12 thoughts on “The Reason Why…?”

  1. Jim says:

    I hope you will continue to pay the most attention to the only critics who matter – those of us who read and enjoy your books immensely. After all we pay cash for our opinions!

  2. I try never to forget you and all my readers, although I do try new or different approaches that I believe will still appeal to you all.

  3. Alan says:

    Speaking to your critic’s review, I would agree it’s arrogance and ignorance that he is working from. But as a voracious reader who has consumed many different authors I would like to think I have a reasonable view of all the authors I have read.

    Some authors, I snap up everything which they have written which I can find. Others I have been more selective in my purchasing. As Jim says, I make my opinion on their writing clear with my use of the all mighty dollar.

    I do have to admit, some authors like to mark time in their series. One of my more enjoyed authors did that in a book series. The first eight or ten books the main character moved forward steadily. The plot developed and the characters grew. Then from around book ten to about book 18 the character didn’t do a thing. Just grew more powerful in abilities and the story didn’t move forward!

    More than a few readers of the series complained bitterly that the author was only trying to make more money. And I had to agree. Because in the last four or five books of the series, the plot has once more resumed moving, dealing with character issues and developing a real story again.

    Now there do seem to be people who survive on the back drop of history they create. Sadly, Christopher Tolkien comes to mind. He has been busily publishing every scrap of work J.R. scribbled down. That does not invalidate the great scope of J.R.’s work, but it could make a critic, justifiably, less than enchanted with recent releases.

  4. nick vance says:

    im going to assume the critic was a wannabe bigshot and did not even read more than one or 2 of your books. speaking of your books any news on what your next project is going to be?

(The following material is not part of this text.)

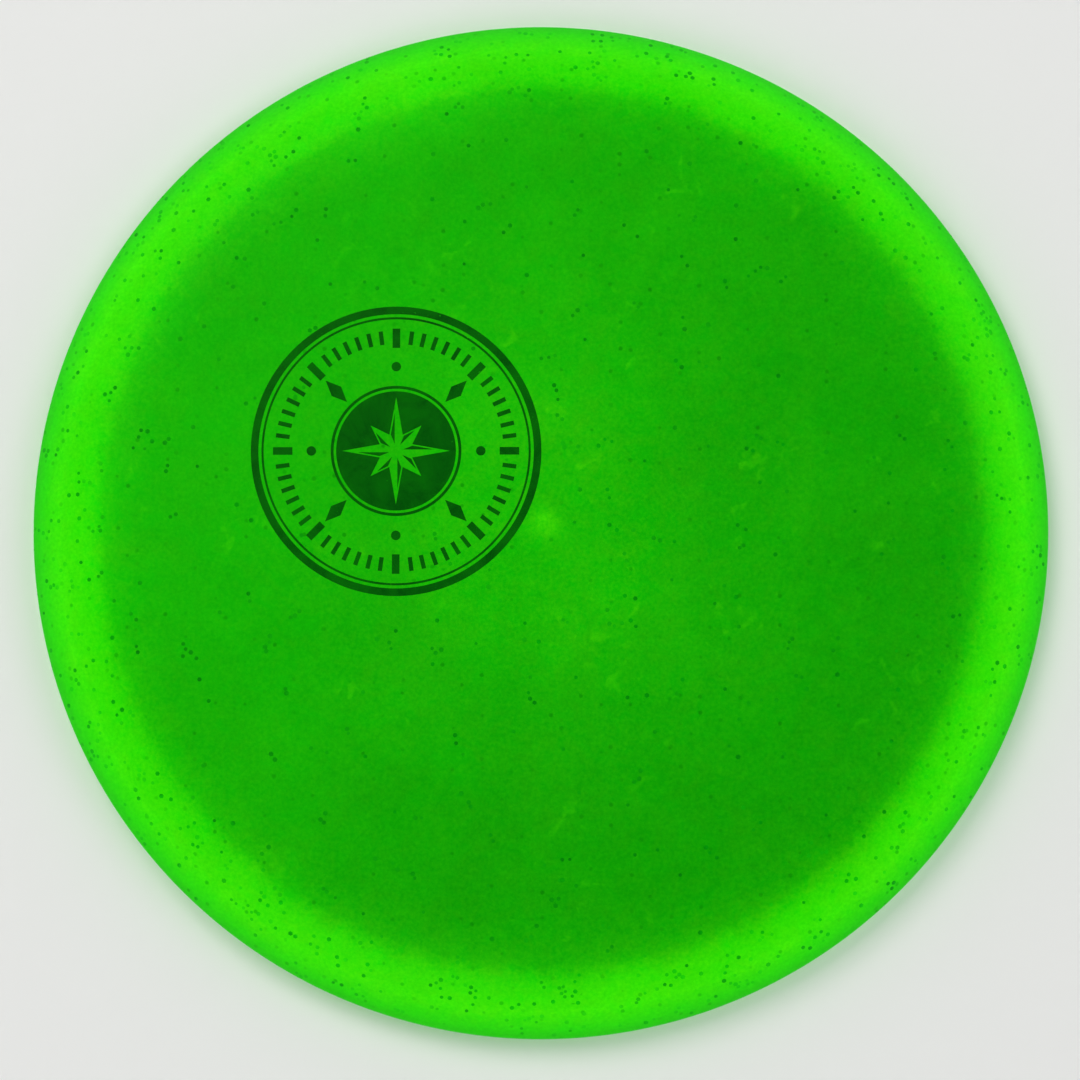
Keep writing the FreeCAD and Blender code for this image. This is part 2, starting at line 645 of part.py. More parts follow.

    1. My next project is a second Recluce book, the sequel to Cyador’s Heirs.

  5. Bob Vowell says:

    At the age of not quite 40 I’ve pretty much grown up reading your books. Most of them have me stop and think at some point of the story on some ethical question or another. I’ve reread almost every book every two to three years and rebought all of your books at least twice. I’ll agree with what Jim said above, I vote for you with my money every time. (as long as you don’t devolve into writing teen vampire romances)

    1. I’ve no intention of doing teen vampire romances!

      1. Derek says:

        I actually am curious how you would write a teenage romance…

        1. Probably not at all to the satisfaction of teenage romance readers, which is why I’ve refrained from attempting to do so.

  6. Jim says:

    Oh, and I have never seen any of your characters dragging their heels. I am confident that your decision regarding whether you require 1, 2, 3 or 5 books to tell that character’s story will be appropriate and enjoyable.

  7. Tom says:

    There is a psychological theory that one gets out of reading what one brings to the volume. Hence my continuing research into what life has dealt you.

    So what the author writes is never what the reader believes to have been written. An opinion about a book is just that. The author is advised to only note any specific methodology statements but read all criticisms to gain insight into how the majority misinterpret the work.

    Your critics and fans bring their own baggage to your novels. None of it can possibly agree 100% with what you intended to impart thus I am glad you offer to take questions about your work.